KLIN is the flagship station of Nebraska Cornhuskers football, men's basketball, women's basketball and baseball. In 2014, KLIN became an affiliate of the Denver Broncos Radio Network. KLIN has previously held NFL affiliations with the Detroit Lions and the Washington Redskins.

==History==
===Early years===
KLIN had its antecedents in Fremont, Nebraska, where an AM station on 1400 kHz was originally authorized in 1940, with the call letters KORN. The station was sold to Inland Broadcasting in 1947. In connection with the acquisition, the FCC authorized Inland to relocate the station to Lincoln and change the call sign to KOLN. It also obtained a construction permit to build a new station on 1340 kHz at Fremont, to become KORN.

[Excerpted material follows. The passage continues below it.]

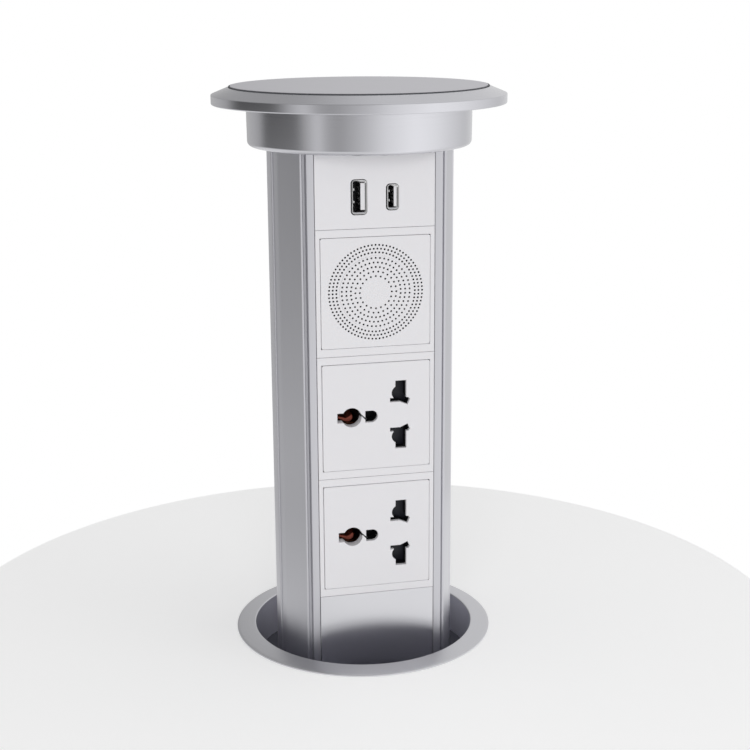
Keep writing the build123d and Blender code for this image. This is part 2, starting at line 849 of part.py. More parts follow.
with BuildPart() as speaker_cone:
    revolve(
        driver_profile(
            [
                (0, cone_front_y + cone_depth - cone_neck_radius / 2),
                (cone_neck_radius, cone_front_y + cone_depth),
                (cone_edge_radius, cone_front_y),
                (cone_edge_radius, cone_front_y + cone_sheet),
                (cone_neck_radius, cone_front_y + cone_depth + cone_sheet),
                (0, cone_front_y + cone_depth + cone_sheet - cone_neck_radius / 2),
            ]
        ),
        axis=driver_axis,
    )
save(speaker_cone, "speaker_cone")

with BuildPart() as speaker_magnet:
    with BuildSketch(Plane.XZ.offset(-(grille_back_y + driver_depth))):
        with Locations((0, speaker_z)):
            Circle(magnet_radius)
    extrude(amount=-magnet_depth)
save(speaker_magnet, "speaker_magnet")

with BuildPart() as audio_board:
    audio_face = front_square(enclosure_back_y, speaker_z, audio_board_size, audio_board_size)
    extrude(audio_face, amount=-board_thickness)
    with BuildSketch(Plane.XZ.offset(-(enclosure_back_y + board_thickness))):
        with Locations((-audio_chip, speaker_z + audio_chip / 2), (audio_chip, speaker_z - audio_chip / 2)):
            Rectangle(audio_chip, audio_chip)
    extrude(amount=-chip_height)
save(audio_board, "audio_board")

# Charging module
with BuildPart() as usb_tile:
    extrude(tile_section(usb_tile_z, frame_y), amount=column_top_z - frame_joint - usb_tile_z)
    for port_x_place, width, height in charging_ports.values():
        extrude(
            front_square(
                frame_y - overrun, ports_z, width + 2 * port_gap, height + 2 * port_gap,
                port_corner + port_gap, x=port_x_place,
            ),
            amount=-(flange_back_y - frame_y + 2 * overrun),
            mode=Mode.SUBTRACT,
        )
    with BuildSketch(Plane.XZ.offset(-flange_back_y)):
        with Locations((-usb_post_x, ports_z), (usb_post_x, ports_z)):
            Circle(usb_post_radius)
    extrude(amount=-(usb_board_y - flange_back_y))
save(usb_tile, "usb_tile")

for label, (port_x_place, width, height) in charging_ports.items():
    with BuildPart() as port_shell:
        shell_face = front_square(port_front_y, ports_z, width, height, port_corner, x=port_x_place)
        extrude(shell_face, amount=-port_depth)
        extrude(
            front_square(
                port_front_y, ports_z, width - 2 * port_wall, height - 2 * port_wall,
                port_corner - port_wall, x=port_x_place,
            ),
            amount=-port_depth,
            mode=Mode.SUBTRACT,
        )
    save(port_shell, f"{label}_shell")

    with BuildPart() as port_tongue:
        tongue_x = port_x_place + tongue_offset_share * width
        tongue_width = tongue_width_share * width
        tongue_height = tongue_height_share * height
        extrude(
            front_square(port_front_y + tongue_recess, ports_z, tongue_width, tongue_height, x=tongue_x),
            amount=-(port_depth - tongue_recess),
        )
        base_inset = 2 * (port_wall + tight_gap)
        base = front_square(
            usb_board_y - insert_base, ports_z, width - base_inset, height - base_inset,
            port_corner - port_wall, x=port_x_place,
        )
        extrude(base, amount=-insert_base)
    save(port_tongue, f"{label}_tongue")

with BuildPart() as usb_board:
    extrude(front_square(usb_board_y, ports_z, usb_board_width, usb_board_height), amount=-board_thickness)
    with BuildSketch(Plane.XZ.offset(-(usb_board_y + board_thickness))):
        with Locations((large_port_x, ports_z), (small_port_x, ports_z)):
            Rectangle(touch_chip, audio_chip)
    extrude(amount=-chip_height)
save(usb_board, "usb_board")

# Turning parts: the lead screw, its coupler and the shaft of the gearbox
with BuildPart() as lead_screw:
    screw_low_z = shaft_meeting_z + shaft_meeting_gap / 2
    screw_top_z = column_bottom_z + lead_screw_above_plate
    extrude(disc(screw_low_z, lead_screw_radius, y=screw_axis_y), amount=screw_top_z - screw_low_z)
    chamfer(lead_screw.edges().group_by(Axis.Z)[-1], length=lead_screw_chamfer)
save(lead_screw, "lead_screw")

with BuildPart() as shaft_coupler:
    extrude(disc(coupler_low_z, coupler_radius, y=screw_axis_y), amount=coupler_length)
    chamfer(shaft_coupler.edges().filter_by(GeomType.CIRCLE), length=coupler_chamfer)
    extrude(
        disc(coupler_low_z, motor_shaft_radius + tight_gap, y=screw_axis_y),
        amount=coupler_length,
        mode=Mode.SUBTRACT,
    )
    extrude(
        disc(shaft_meeting_z, lead_screw_radius + tight_gap, y=screw_axis_y),
        amount=coupler_length / 2,
        mode=Mode.SUBTRACT,
    )
save(shaft_coupler, "shaft_coupler")

with BuildPart() as motor_shaft:
    shaft_low_z = motor_plate_z - shaft_inside_gearbox + running_gap
    extrude(
        disc(shaft_low_z, motor_shaft_radius, y=screw_axis_y),
        amount=shaft_meeting_z - shaft_meeting_gap / 2 - shaft_low_z,
    )
save(motor_shaft, "motor_shaft")

# Desk fitting: trim ring with its threaded sleeve, gasket, washer and clamp nut
with BuildPart() as trim_ring:
    revolve(
        turned_profile(
            [
                (bore_radius, sleeve_low_z),
                (sleeve_radius, sleeve_low_z),
                (sleeve_radius, gasket_thickness),
                (gasket_outer_radius, gasket_thickness),
                (gasket_outer_radius, 0),
                (ring_radius, 0),
                (ring_radius, ring_edge_height),
                (ring_radius - ring_bevel, ring_edge_height + ring_bevel_height),
                (bore_radius + bore_edge, ring_top_z),
                (bore_radius, ring_top_z - bore_edge),
            ]
        )
    )
    add(
        radial_holes(
            bore_radius - overrun, sleeve_radius + overrun, sleeve_screw_z, radial_screws,
            radial_screw_radius + tight_gap,
        ),
        mode=Mode.SUBTRACT,
    )
save(trim_ring, "trim_ring")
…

KOLN first signed on the air on August 11, 1947. It was a network affiliate of the Mutual Broadcasting System (MBS). The station broadcast on 1400 kHz with 250 watts of power. Its studios were in the New Federal Securities Building in Lincoln.

===TV and FM stations===
In February 1953, station owner Cornhusker Radio and Television Corporation established KOLN's companion television station KOLN-TV. Broadcasting pioneer John Fetzer purchased the AM and TV stations in August 1953. Fetzer sold KOLN radio in 1955, in order to devote all his energies to TV. KOLN radio changed its call sign to KLIN on June 1, 1955, and the station moved to offices and studios in the Sharp Building in downtown Lincoln.

The Fletcher-Mitchell Corporation acquired KLIN in December 1956. It was a Nebraska corporation owned by Jonathan M. Fletcher and James I. Mitchell. In May 1963, Mitchell acquired 100% ownership. That year, KLIN relocated to 13th and L Streets. In April 1965, KLIN was sold to Shurtleff-Schorr Broadcasting Corp., a Nebraska corporation owned by Donald O. Shurtleff and Paul C. Schorr. That summer, a minority interest in the company was acquired by station manager Jack L. Callaway.

In 1968, KLIN added a sister station, KLIN-FM at 107.3 MHz, airing an automated beautiful music format. Today that station is co-owned KBBK, playing hot adult contemporary music.

===Changes in ownership===
In the fall of 1971, KLIN, Inc., a Nebraska corporation owned by Norton Warner, acquired the station licenses. KLIN-AM-FM moved into the present offices and studios at Broadcast House in the fall of 1976.

In May 2000, KLIN was acquired by a licensee entity of Triad Broadcasting.

In August 2007, Triad sold the stations to NRG Media. The company is based in Cedar Rapids, Iowa, and was founded in 2005.

===FM translators===
On May 3, 2012, KLIN began simulcasting on FM translator K233AN 94.5 FM. The simulcast lasted until August 26, 2014, when K233AN switched to a simulcast of KBBK's HD2 subchannel, "RED 94.5". KLIN now simulcasts in high definition on KBBK's HD3 subchannel.

In late 2017, KLIN was authorized to construct an FM translator to rebroadcast its signal on 99.3 MHz. The Commission granted the license for K257GN on July 30, 2021.